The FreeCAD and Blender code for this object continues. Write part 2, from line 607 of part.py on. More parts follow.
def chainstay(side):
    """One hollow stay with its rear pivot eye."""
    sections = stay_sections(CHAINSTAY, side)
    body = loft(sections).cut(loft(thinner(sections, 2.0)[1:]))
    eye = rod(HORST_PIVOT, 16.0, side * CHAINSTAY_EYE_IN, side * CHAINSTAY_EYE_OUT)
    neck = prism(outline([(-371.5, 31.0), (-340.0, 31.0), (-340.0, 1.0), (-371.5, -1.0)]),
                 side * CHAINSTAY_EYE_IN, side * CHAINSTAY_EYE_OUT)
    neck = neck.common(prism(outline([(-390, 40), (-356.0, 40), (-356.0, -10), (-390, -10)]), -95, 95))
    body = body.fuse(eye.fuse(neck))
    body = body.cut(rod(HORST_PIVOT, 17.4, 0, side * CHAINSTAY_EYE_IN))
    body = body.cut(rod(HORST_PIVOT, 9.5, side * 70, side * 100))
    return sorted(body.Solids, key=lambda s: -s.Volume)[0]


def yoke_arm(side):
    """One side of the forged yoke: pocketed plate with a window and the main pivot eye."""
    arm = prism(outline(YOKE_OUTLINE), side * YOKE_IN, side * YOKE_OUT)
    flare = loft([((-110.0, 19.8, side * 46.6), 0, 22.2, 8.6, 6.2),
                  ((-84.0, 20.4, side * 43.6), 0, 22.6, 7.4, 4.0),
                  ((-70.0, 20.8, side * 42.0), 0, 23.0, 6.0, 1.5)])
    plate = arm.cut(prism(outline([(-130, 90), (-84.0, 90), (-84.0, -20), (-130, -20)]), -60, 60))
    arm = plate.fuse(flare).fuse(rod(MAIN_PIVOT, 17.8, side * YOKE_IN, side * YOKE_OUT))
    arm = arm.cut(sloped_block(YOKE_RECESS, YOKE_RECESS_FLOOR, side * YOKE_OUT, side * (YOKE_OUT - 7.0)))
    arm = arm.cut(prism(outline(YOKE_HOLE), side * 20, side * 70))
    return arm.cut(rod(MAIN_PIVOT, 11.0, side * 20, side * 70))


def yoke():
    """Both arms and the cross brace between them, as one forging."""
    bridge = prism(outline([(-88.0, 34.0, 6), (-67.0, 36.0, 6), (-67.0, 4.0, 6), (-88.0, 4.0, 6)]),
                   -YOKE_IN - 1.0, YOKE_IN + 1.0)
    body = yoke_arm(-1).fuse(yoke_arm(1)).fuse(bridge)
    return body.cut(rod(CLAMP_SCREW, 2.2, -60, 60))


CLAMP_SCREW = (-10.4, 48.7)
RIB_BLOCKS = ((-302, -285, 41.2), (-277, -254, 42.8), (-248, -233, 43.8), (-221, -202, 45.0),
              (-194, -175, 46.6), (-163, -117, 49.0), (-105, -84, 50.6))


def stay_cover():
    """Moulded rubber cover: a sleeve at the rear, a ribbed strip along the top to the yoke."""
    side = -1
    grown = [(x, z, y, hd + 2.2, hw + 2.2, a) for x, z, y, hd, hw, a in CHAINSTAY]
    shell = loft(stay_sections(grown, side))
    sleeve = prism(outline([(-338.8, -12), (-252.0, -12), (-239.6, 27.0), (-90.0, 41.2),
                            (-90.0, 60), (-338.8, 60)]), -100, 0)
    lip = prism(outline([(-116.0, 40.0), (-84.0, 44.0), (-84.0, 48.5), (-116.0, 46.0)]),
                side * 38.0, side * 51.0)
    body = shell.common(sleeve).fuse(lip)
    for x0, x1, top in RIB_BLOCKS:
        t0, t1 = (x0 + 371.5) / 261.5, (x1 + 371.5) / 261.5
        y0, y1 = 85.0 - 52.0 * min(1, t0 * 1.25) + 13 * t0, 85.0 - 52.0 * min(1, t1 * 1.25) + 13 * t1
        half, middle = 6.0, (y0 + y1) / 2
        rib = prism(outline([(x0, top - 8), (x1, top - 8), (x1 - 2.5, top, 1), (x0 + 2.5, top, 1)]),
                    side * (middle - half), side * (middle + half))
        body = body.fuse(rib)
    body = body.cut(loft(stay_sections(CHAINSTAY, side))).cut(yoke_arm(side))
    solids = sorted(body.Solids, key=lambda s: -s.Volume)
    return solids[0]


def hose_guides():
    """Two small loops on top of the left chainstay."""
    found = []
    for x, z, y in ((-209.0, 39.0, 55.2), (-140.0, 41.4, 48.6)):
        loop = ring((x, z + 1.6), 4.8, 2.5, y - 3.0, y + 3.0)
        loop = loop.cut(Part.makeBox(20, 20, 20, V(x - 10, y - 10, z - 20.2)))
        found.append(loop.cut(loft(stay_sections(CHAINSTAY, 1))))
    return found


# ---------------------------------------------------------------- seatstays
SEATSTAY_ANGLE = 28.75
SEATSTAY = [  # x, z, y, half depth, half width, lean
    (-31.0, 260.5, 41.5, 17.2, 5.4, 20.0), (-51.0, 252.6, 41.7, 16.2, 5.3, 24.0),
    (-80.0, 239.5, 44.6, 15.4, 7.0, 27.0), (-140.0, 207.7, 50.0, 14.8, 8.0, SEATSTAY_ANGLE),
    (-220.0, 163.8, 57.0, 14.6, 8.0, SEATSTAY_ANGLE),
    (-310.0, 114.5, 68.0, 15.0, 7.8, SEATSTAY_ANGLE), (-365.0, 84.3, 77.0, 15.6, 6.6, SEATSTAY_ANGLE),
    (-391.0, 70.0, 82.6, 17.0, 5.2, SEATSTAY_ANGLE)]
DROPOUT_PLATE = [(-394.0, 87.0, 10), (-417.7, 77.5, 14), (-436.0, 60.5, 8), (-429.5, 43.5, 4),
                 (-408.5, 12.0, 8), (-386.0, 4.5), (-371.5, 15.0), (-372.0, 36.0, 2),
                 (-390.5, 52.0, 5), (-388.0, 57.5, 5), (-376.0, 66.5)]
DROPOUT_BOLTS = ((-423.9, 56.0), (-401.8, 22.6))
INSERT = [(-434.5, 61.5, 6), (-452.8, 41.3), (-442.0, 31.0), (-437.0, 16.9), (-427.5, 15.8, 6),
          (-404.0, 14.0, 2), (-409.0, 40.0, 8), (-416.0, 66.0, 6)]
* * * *
* **EXERCISE DIRECTIONS**
Take the lines above from the first through the one containing "return sorted(body.Solids, key=lambda" and reproduce them exactly; include nothing else.

* **SOLUTION TO THIS TASK**
The FreeCAD and Blender code for this object continues. Write part 2, from line 607 of part.py on. More parts follow.
def chainstay(side):
    """One hollow stay with its rear pivot eye."""
    sections = stay_sections(CHAINSTAY, side)
    body = loft(sections).cut(loft(thinner(sections, 2.0)[1:]))
    eye = rod(HORST_PIVOT, 16.0, side * CHAINSTAY_EYE_IN, side * CHAINSTAY_EYE_OUT)
    neck = prism(outline([(-371.5, 31.0), (-340.0, 31.0), (-340.0, 1.0), (-371.5, -1.0)]),
                 side * CHAINSTAY_EYE_IN, side * CHAINSTAY_EYE_OUT)
    neck = neck.common(prism(outline([(-390, 40), (-356.0, 40), (-356.0, -10), (-390, -10)]), -95, 95))
    body = body.fuse(eye.fuse(neck))
    body = body.cut(rod(HORST_PIVOT, 17.4, 0, side * CHAINSTAY_EYE_IN))
    body = body.cut(rod(HORST_PIVOT, 9.5, side * 70, side * 100))
    return sorted(body.Solids, key=lambda s: -s.Volume)[0]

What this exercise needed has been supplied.